Ireland has one of the largest ecological footprints in the world, according to the latest WWF Living Planet report.
In its 2014 report it says the world has lost 50% of its wildlife in the past 40 years, and it names Ireland as having one of the largest ecological footprints in the world. Ireland comes in 14th place. The WWF calculates the ecological footprin by adding the ecological goods and services people demand that compete for space. It includes the biologically productive area needed for crops, grazing land, built-up areas, fishing and forestry.
Technological advances, agricultural inputs and irrigation have boosted the average yields per hectare of productive area, it says, raising the planet’s total biocapacity from 9.9 to 12 billion global hectares (gha) between 1961 and 2010.
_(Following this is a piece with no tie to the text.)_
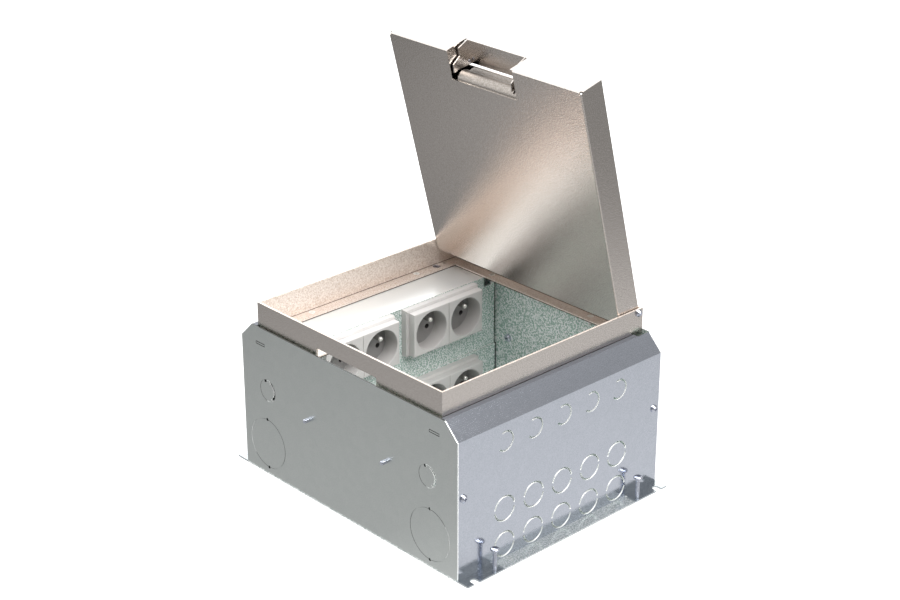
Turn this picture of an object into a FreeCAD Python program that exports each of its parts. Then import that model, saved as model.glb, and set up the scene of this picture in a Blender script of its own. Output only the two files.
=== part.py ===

However, during the same period, the global human population increased from 3.1 billion to nearly 7 billion, reducing the available biocapacity per capita from 3.2 to 1.7 gha. Meanwhile, Ecological Footprints increased. So while biocapacity has increased globally, there is now less of it to go around, which is not good news for the environment.
With world population projected to reach 9.6 billion by 2050 and 11 billion by 2100, the amount of biocapacity available for each of us will shrink further – and it will be increasingly challenging to maintain biocapacity increases in the face of soil degradation, freshwater scarcity and increased energy costs.
The size and composition of a nation’s per capita Ecological Footprint is determined by the goods and services used by an average person in that country, and the efficiency with which resources, including fossil fuels, are used in providing these goods and services.
The report also states that freshwater species worldwide declined by 76%, while marine species are down by 39%.